The facts are hauntingly familiar. Once again, the Hazara community in Quetta has been targeted. Once again, the heirs have held off burying their dead until the army intervenes. However, this time there is no quick-fix solution, as there was last time; last month, when there were blasts on Alamdar Road, which triggered the dismissal of the Raisani government, for Governor’s Rule has already been imposed. This time around too, the entire country backs the Shia community in their protest, with a sit-in outside Lahore’s Governor’s House specifically demanding an army operation in Quetta. Considering the enormous resources spent on our military and intelligence agencies, and considering that a large swathe of Baluchistan is already under control of the FC, the fact that such chilling targeting of a particular community continues with impunity, is a damning failure of our investment in security. Is it too much for the Hazaras to ask? Simply to want to be allowed to remain alive, and to go about their lawful occasions without hindrance? Is one now not justified in asking why this is not possible?

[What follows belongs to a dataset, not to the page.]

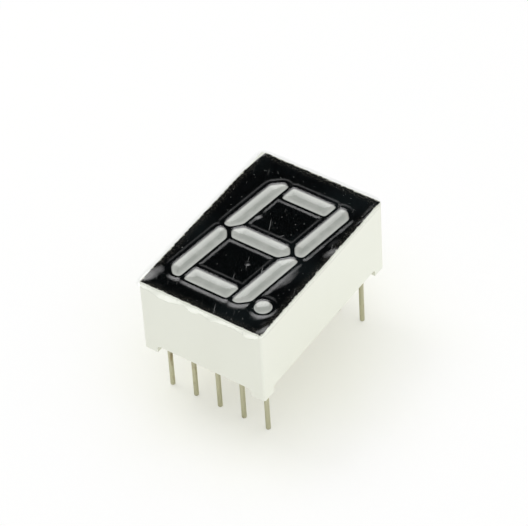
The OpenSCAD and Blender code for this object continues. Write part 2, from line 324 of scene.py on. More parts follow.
@dataclass(frozen=True)
class MilkyEpoxy:
    """Cast epoxy that is filled with a white diffuser, grey, with a wet gloss. Its colour changes
    with height: a painted highlight where it climbs towards the wall, and painted shade at the wall's
    top.
    """

    colour: Colour = (0.385, 0.40, 0.37)
    pale: Colour = (0.455, 0.465, 0.435)
    # Paler where the surface climbs towards the wall: a painted highlight.
    rim_highlight: Colour = (0.56, 0.57, 0.535)
    rim_highlight_start: float = 7.825
    rim_highlight_end: float = 7.93
    # Darkest at the wall's top: painted shade.
    wall_shade: Colour = (0.11, 0.113, 0.107)
    wall_shade_start: float = 7.925
    wall_shade_end: float = 7.99

    def build(self) -> Material:
        """Builds the finish.

        Returns:
            The material.
        """
        s = Shader("milky_epoxy")
        cloud = s.band(s.noise(0.9), 0.35, 0.7)
        body = s.mix(cloud, self.colour, self.pale)
        _, _, z = s.axes()
        # A painted highlight: paler where the surface climbs towards the wall.
        rim_highlight = s.band(z, self.rim_highlight_start * MM, self.rim_highlight_end * MM)
        body = s.mix(rim_highlight, body, self.rim_highlight)
        # Painted shade: darker towards the top of the wall.
        wall_shade_band = s.band(z, self.wall_shade_start * MM, self.wall_shade_end * MM, 0.0, 0.8)
        return s.principled({
            "Base Color": s.mix(wall_shade_band, body, self.wall_shade),
            "Roughness": 0.3,
            "Normal": s.bump(s.noise(0.4, 2.0), 4.0, 0.5),
            "IOR": 1.55,
        })


@dataclass(frozen=True)
class TinnedWire:
    """Round wire with a dull tin finish: drawn lines along it and brownish stains."""

    colour: Colour = (0.57, 0.555, 0.42)
    stain: Colour = (0.30, 0.22, 0.11)
    roughness: float = 0.36

    def build(self) -> Material:
        """Builds the finish.

        Returns:
            The material.
        """
        s = Shader("tinned_wire")
        drawn = s.noise(0.07, 2.0, (1, 1, 0.04))
        blotch = s.band(s.noise(0.8, 4.0, (1, 1, 0.5)), 0.56, 0.74, 0.0, 0.7)
        return s.principled({
            "Base Color": s.mix(blotch, self.colour, self.stain),
            "Metallic": 0.85,
            "Roughness": s.band(drawn, 0.3, 0.7, self.roughness - 0.05, self.roughness + 0.12),
            "Normal": s.bump(drawn, 2.0, 0.6),
        })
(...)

The nation mourns with the Hazaras, puzzled and shocked and feeling utterly hopeless in the face of such catastrophe after catastrophe. Overcoming not just any provincial but also any sectarian divide, there is unadultered sympathy for the Hazara community. However, that would be cold comfort for the heirs of the victims. Also, this also raises pertinent queries about the competence of the government, which enjoys office in both centre and province. This problem becomes extreme when it is noted that the bloodshed in Karachi, which has been going on for so long, continues, with seven more killed on Sunday. With Sindh and Balochistan having PPP governments, slogans about restoring democracy or of democracy in danger, ring increasingly hollow. The Hazaras in Quetta calling for the government to order military intervention must be conceded that the ultimate guarantor of any civilian government is the armed force it exerts. It is to be used only as a last resort. But that time may well have come. How many more must fall before we will act?
It should not be forgotten by opponents of military involvement that the Hazaras have been pushed hard, perhaps too hard for them to care. It should not be forgotten by proponents that sectarian evils are being spread not just in Balochistan, but even in the capital of Punjab, Lahore, where a respected pillar of the community, a Doctor and his young son lost their life to a hail of bullets in an attack aimed for no reason other than their religious belief was Shia. Pakistan it seems, is safe for no one, unless we all band together and decide: enough. We will not tolerate those who have no tolerance themselves. We must root this evil out from Pakistan, once and for all.